DATA SECTION »
+===+

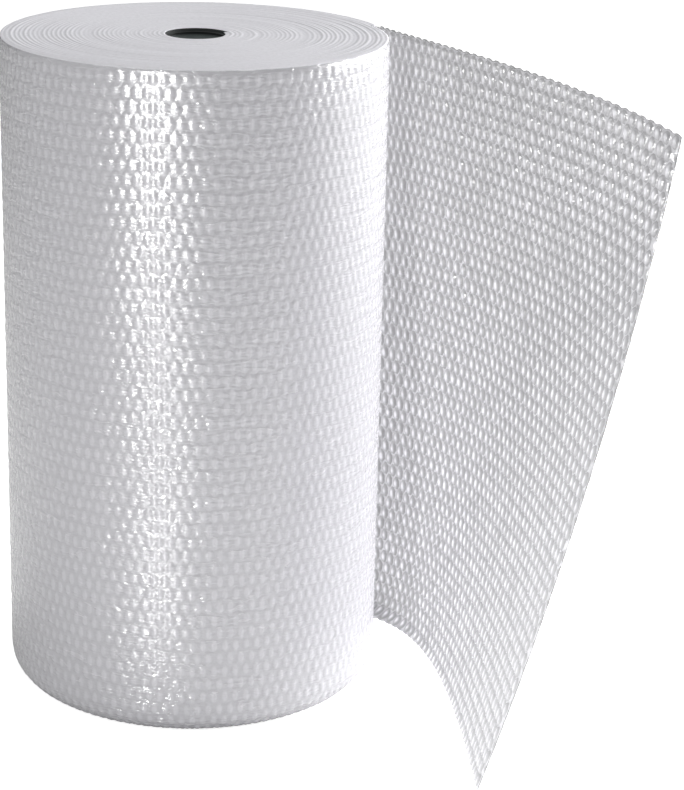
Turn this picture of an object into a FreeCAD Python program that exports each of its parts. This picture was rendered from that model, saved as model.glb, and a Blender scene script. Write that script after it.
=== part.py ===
"""A roll of bubble film standing on end, with its loose end peeled off at the back right.

Millimetres, +Z up. The origin is on the roll's axis at the base, and the front is towards -Y.
Angles are in degrees, counterclockwise from +X seen from above.
"""
import FreeCAD, Part
import math
import os

# The film and the roll that it is wound into
film_width = 600.0          # height of the roll as it stands
roll_diameter = 345.0       # over the outermost turn
film_thickness = 4.0        # one layer with its bubbles
layers_per_turn = 2         # each modelled turn stands for this many layers of film
web_thickness = 1.2         # the flat film between two ridges of bubbles
row_pitch = 12.25           # from one row of bubbles to the next, up the roll
rows_per_ridge = 2          # each modelled ridge stands for this many rows
turn_step = 1.0             # how far each turn's upper edge dips towards the axis
foot_rounding = 26.0        # the soft lower edge of the outer turns
rim_rounding = 2.5          # the crisp upper edge
seam_angle = 17.0           # where the outermost turn ends under the loose end

# The core
core_bore = 50.0
core_wall = 3.5
core_recess = 3.0           # the tube ends this far below the film
core_clearance = 0.25       # between the tube and the innermost turn

# The loose end leaves the roll along a slanted line, earlier at the foot than at the head
foot_leave_angle = 76.0
head_leave_angle = 22.0
foot_leave_run = 152.0      # how long each edge keeps its first direction
head_leave_run = 48.0
leave_depth = 2.0           # the loose end starts this far inside the outermost turn

# Bends and cut corners of the loose end: how far out from the roll's flank, and how far back
foot_bend_out = 60.5
foot_bend_back = 140.0
foot_corner_out = 87.5
foot_corner_back = -254.0
head_bend_out = 149.5
head_bend_back = -156.0
head_corner_out = 224.5
head_corner_back = -244.0
head_corner_droop = 29.0    # the upper corner sinks as the sheet leans out

# The belly of the loose end, half way up, against a straight line from foot to head
bend_belly_out = 21.0
bend_belly_back = 11.0
corner_belly_out = 20.0
corner_belly_back = -19.0

# How finely the rounded foot and the belly of the loose end are followed
foot_bands = 4
back_bands = 5

roll_radius = roll_diameter / 2
core_radius = core_bore / 2 + core_wall
film_bore_radius = core_radius + core_clearance
ridge_count = round(film_width / (row_pitch * rows_per_ridge))
turn_count = round((roll_radius - core_radius) / (film_thickness * layers_per_turn))
turn_pitch = (roll_radius - core_radius) / turn_count


def up_axis():
    return FreeCAD.Vector(0, 0, 1)


def polar(radius, angle, height=0.0):
    """A point at a distance and an angle from the roll's axis."""
    turn = math.radians(angle)
    return FreeCAD.Vector(radius * math.cos(turn), radius * math.sin(turn), height)


def foot_inset(height):
    """How far the rounded foot of the roll lies inside its outer radius at a height."""
    rise = foot_rounding - height
    if rise <= 0:
        return 0.0
    return foot_rounding - math.sqrt(foot_rounding ** 2 - rise ** 2)


def foot_heights():
    """Heights that follow the rounded foot, closer together where it curves in under the roll."""
    return [foot_rounding * (step / foot_bands) ** 2 for step in range(foot_bands)]


def half_section(outer_radius):
    """The wound film's section on one side of the axis, stepped by turns along its upper edge."""
    inner_radius = outer_radius - (turn_count + 1) * turn_pitch
    corners = [FreeCAD.Vector(inner_radius, 0, 0)]
    for height in foot_heights() + [foot_rounding]:
        corners.append(FreeCAD.Vector(outer_radius - foot_inset(height), 0, height))
    corners.append(FreeCAD.Vector(outer_radius, 0, film_width - rim_rounding))
    corners.append(FreeCAD.Vector(outer_radius - rim_rounding, 0, film_width))
    for turn in range(1, turn_count + 2):
        radius = outer_radius - turn * turn_pitch
        corners.append(FreeCAD.Vector(radius, 0, film_width - turn_step))
        if turn <= turn_count:
            corners.append(FreeCAD.Vector(radius, 0, film_width))
    return Part.Face(Part.makePolygon(corners + corners[:1]))


def wound_film():
    """The turns: two half rolls on centres half a turn's pitch apart, which makes a true spiral."""
    shift = turn_pitch / 4
    back = half_section(roll_radius - shift)
    back.translate(FreeCAD.Vector(shift, 0, 0))
    back_half = back.revolve(FreeCAD.Vector(shift, 0, 0), up_axis(), 180)
    front = half_section(roll_radius - 3 * shift)
    front.rotate(FreeCAD.Vector(0, 0, 0), up_axis(), 180)
    front.translate(FreeCAD.Vector(-shift, 0, 0))
    front_half = front.revolve(FreeCAD.Vector(-shift, 0, 0), up_axis(), 180)
    turns = back_half.fuse(front_half)
    turns.rotate(FreeCAD.Vector(0, 0, 0), up_axis(), seam_angle)
    return turns


def bowed(foot, belly, head, share):
    """A point on a gently bowed line from the foot to the head of the sheet."""
    middle = (foot + head) * 0.5 + belly
    return foot * (1 - share) ** 2 + middle * (2 * share * (1 - share)) + head * share ** 2


def loose_row(share, depth):
    """One level line of the loose end, from the roll to the cut edge, inside its outer face by a depth."""
    height = film_width * share
    angle = foot_leave_angle + (head_leave_angle - foot_leave_angle) * share
    run = foot_leave_run + (head_leave_run - foot_leave_run) * share
    radius = roll_radius - leave_depth - foot_inset(height) - depth
    start = polar(radius, angle, height)
    leave = start + polar(run, angle - 90)
    bend = bowed(
        FreeCAD.Vector(roll_radius + foot_bend_out, foot_bend_back, 0),
        FreeCAD.Vector(bend_belly_out, bend_belly_back, 0),
        FreeCAD.Vector(roll_radius + head_bend_out, head_bend_back, film_width),
        share,
    )
    corner = bowed(
        FreeCAD.Vector(roll_radius + foot_corner_out, foot_corner_back, 0),
        FreeCAD.Vector(corner_belly_out, corner_belly_back, 0),
        FreeCAD.Vector(roll_radius + head_corner_out, head_corner_back, film_width - head_corner_droop),
        share,
    )
    ahead = FreeCAD.Vector(corner.x - bend.x, corner.y - bend.y, 0).normalize()
    inward = FreeCAD.Vector(ahead.y, -ahead.x, 0) * depth
    curve = Part.BezierCurve()
    curve.setPoles([start, leave, bend + inward, corner + inward])
    return curve


def band(lower, upper):
    return Part.makeRuledSurface(lower.toShape(), upper.toShape())


def triangle(first, second, third):
    return Part.Face(Part.makePolygon([first, second, third, first]))


def edge_strip(ribbed, plain):
    """Triangles that close the sheet's thickness between its ribbed and its plain points."""
    strip = []
    rib = 0
    flat = 0
    while rib < len(ribbed) - 1 or flat < len(plain) - 1:
        plain_done = flat == len(plain) - 1
        if plain_done or (rib < len(ribbed) - 1 and ribbed[rib + 1].z <= plain[flat + 1].z):
            strip.append(triangle(ribbed[rib], ribbed[rib + 1], plain[flat]))
            rib += 1
        else:
            strip.append(triangle(ribbed[rib], plain[flat + 1], plain[flat]))
            flat += 1
    return strip


def back_shares():
    """Heights of the plain face's bands, closer together over the rounded foot."""
    foot_share = foot_rounding / film_width
    low = [height / film_width for height in foot_heights()]
    high = [foot_share + (1 - foot_share) * step / back_bands for step in range(back_bands + 1)]
    return low + high


def loose_end():
    """The peeled sheet: plain outside, and low ridges inside along its rows of bubbles."""
    inner = []
    for line in range(2 * ridge_count + 1):
        depth = film_thickness if line % 2 else web_thickness
        inner.append(loose_row(line / (2 * ridge_count), depth))
    outer = [loose_row(share, 0.0) for share in back_shares()]
    faces = [band(lower, upper) for lower, upper in zip(inner, inner[1:])]
    faces += [band(lower, upper) for lower, upper in zip(outer, outer[1:])]
    faces.append(band(inner[0], outer[0]))
    faces.append(band(inner[-1], outer[-1]))
    faces += edge_strip([row.value(0) for row in inner], [row.value(0) for row in outer])
    faces += edge_strip([row.value(1) for row in inner], [row.value(1) for row in outer])
    shell = Part.makeShell(faces)
    shell.sewShape()
    sheet = Part.makeSolid(shell)
    if sheet.Volume < 0:
        sheet.reverse()
    return sheet


def bubble_film():
    """The wound turns and the loose end are one length of film."""
    bore = Part.makeCylinder(film_bore_radius, 3 * film_width, FreeCAD.Vector(0, 0, -film_width))
    return wound_film().cut(bore).fuse(loose_end())


def core_tube():
    length = film_width - core_recess
    tube = Part.makeCylinder(core_radius, length)
    return tube.cut(Part.makeCylinder(core_bore / 2, length))


def main():
    os.makedirs("parts", exist_ok=True)
    pieces = {
        "bubble_film": bubble_film,
        "core_tube": core_tube,
    }
    for name, make in pieces.items():
        shape = make()
        print(name, shape.isValid(), len(shape.Solids), round(shape.Volume), shape.BoundBox)
        shape.Solids[0].exportStep(os.path.join("parts", name + ".step"))


main()
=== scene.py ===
"""Looks for the roll of bubble film: its bubbles, the edges of its turns and its loose end.

Metres, in the frame of the CAD model: +Z up, origin on the roll's axis at the base, front towards -Y.
"""
import bpy
import math
import numpy as np
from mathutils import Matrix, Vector


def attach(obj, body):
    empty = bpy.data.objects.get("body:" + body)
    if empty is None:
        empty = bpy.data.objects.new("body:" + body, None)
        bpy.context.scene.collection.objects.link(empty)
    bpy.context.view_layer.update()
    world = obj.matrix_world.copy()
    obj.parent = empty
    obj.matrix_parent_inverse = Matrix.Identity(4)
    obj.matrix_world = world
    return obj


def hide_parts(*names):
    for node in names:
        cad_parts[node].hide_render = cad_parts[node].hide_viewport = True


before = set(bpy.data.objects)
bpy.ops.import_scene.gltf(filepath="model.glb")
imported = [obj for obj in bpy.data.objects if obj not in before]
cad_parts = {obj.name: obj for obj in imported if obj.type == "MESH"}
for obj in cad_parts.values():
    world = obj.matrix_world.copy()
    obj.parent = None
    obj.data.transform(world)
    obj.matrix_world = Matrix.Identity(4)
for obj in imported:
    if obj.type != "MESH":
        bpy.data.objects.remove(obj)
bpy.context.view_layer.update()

rng = np.random.default_rng(7)

# The film and the roll, as in the CAD model
film_width = 0.600
roll_radius = 0.1725
film_pitch = 0.004
foot_rounding = 0.026
rim_rounding = 0.0022

# The loose end's leaving line, bends and corners, as in the CAD model
foot_leave_angle = 76.0
head_leave_angle = 22.0
foot_leave_run = 0.152
head_leave_run = 0.048
foot_bend_out = 0.0605
foot_bend_back = 0.140
foot_corner_out = 0.0875
foot_corner_back = -0.254
head_bend_out = 0.1495
head_bend_back = -0.156
head_corner_out = 0.2245
head_corner_back = -0.244
head_corner_droop = 0.029
bend_belly_out = 0.021
bend_belly_back = 0.011
corner_belly_out = 0.020
corner_belly_back = -0.019

# The bubbles
bubble_pitch = 0.0097       # from one bubble to the next in a row, along the film
row_pitch = 0.01225         # from one row to the next, across the film
bubble_half_along = 0.0040
bubble_half_across = 0.0078  # long enough to reach in between the bubbles of the next rows
end_half_across = 0.0056    # the same towards the head or foot edge
bubble_height = 0.0032      # on the inner side of the loose end
bulge_height = 0.0007       # what shows of a bubble through the plain side
web_thickness = 0.0008

# The outermost turn's outer face, and how much of it the bulges take
skin_radius = 0.1732
turn_count = 36

ring_corners = 8
wound_crown_share = 0.55    # the ring between a bubble's rim and its top, low and soft on the roll
loose_crown_share = 0.74    # and steep-sided on the loose end
crown_height = 0.80


def smooth_object(name, points, faces):
    """A smooth mesh piece that rides on the part's one body."""
    mesh = bpy.data.meshes.new(name)
    mesh.from_pydata([tuple(p) for p in points], [], faces)
    mesh.update()
    mesh.validate()
    piece = bpy.data.objects.new(name, mesh)
    bpy.context.scene.collection.objects.link(piece)
    mesh.polygons.foreach_set("use_smooth", [True] * len(mesh.polygons))
    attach(piece, "root")
    return piece


def store(piece, name, values):
    """Keeps one number per point of the mesh, for the piece's material."""
    attribute = piece.data.attributes.new(name, "FLOAT", "POINT")
    attribute.data.foreach_set("value", np.asarray(values, np.float32))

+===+

OBJECTIVE » Give again, word for word, the lines starting at the line that has "shell = Part.makeShell(faces)" and ending at the line that has "imported = [obj", with both of those lines included and nothing else.

IN RESPONSE »
    shell = Part.makeShell(faces)
    shell.sewShape()
    sheet = Part.makeSolid(shell)
    if sheet.Volume < 0:
        sheet.reverse()
    return sheet


def bubble_film():
    """The wound turns and the loose end are one length of film."""
    bore = Part.makeCylinder(film_bore_radius, 3 * film_width, FreeCAD.Vector(0, 0, -film_width))
    return wound_film().cut(bore).fuse(loose_end())


def core_tube():
    length = film_width - core_recess
    tube = Part.makeCylinder(core_radius, length)
    return tube.cut(Part.makeCylinder(core_bore / 2, length))


def main():
    os.makedirs("parts", exist_ok=True)
    pieces = {
        "bubble_film": bubble_film,
        "core_tube": core_tube,
    }
    for name, make in pieces.items():
        shape = make()
        print(name, shape.isValid(), len(shape.Solids), round(shape.Volume), shape.BoundBox)
        shape.Solids[0].exportStep(os.path.join("parts", name + ".step"))


main()
=== scene.py ===
"""Looks for the roll of bubble film: its bubbles, the edges of its turns and its loose end.

Metres, in the frame of the CAD model: +Z up, origin on the roll's axis at the base, front towards -Y.
"""
import bpy
import math
import numpy as np
from mathutils import Matrix, Vector


def attach(obj, body):
    empty = bpy.data.objects.get("body:" + body)
    if empty is None:
        empty = bpy.data.objects.new("body:" + body, None)
        bpy.context.scene.collection.objects.link(empty)
    bpy.context.view_layer.update()
    world = obj.matrix_world.copy()
    obj.parent = empty
    obj.matrix_parent_inverse = Matrix.Identity(4)
    obj.matrix_world = world
    return obj


def hide_parts(*names):
    for node in names:
        cad_parts[node].hide_render = cad_parts[node].hide_viewport = True


before = set(bpy.data.objects)
bpy.ops.import_scene.gltf(filepath="model.glb")
imported = [obj for obj in bpy.data.objects if obj not in before]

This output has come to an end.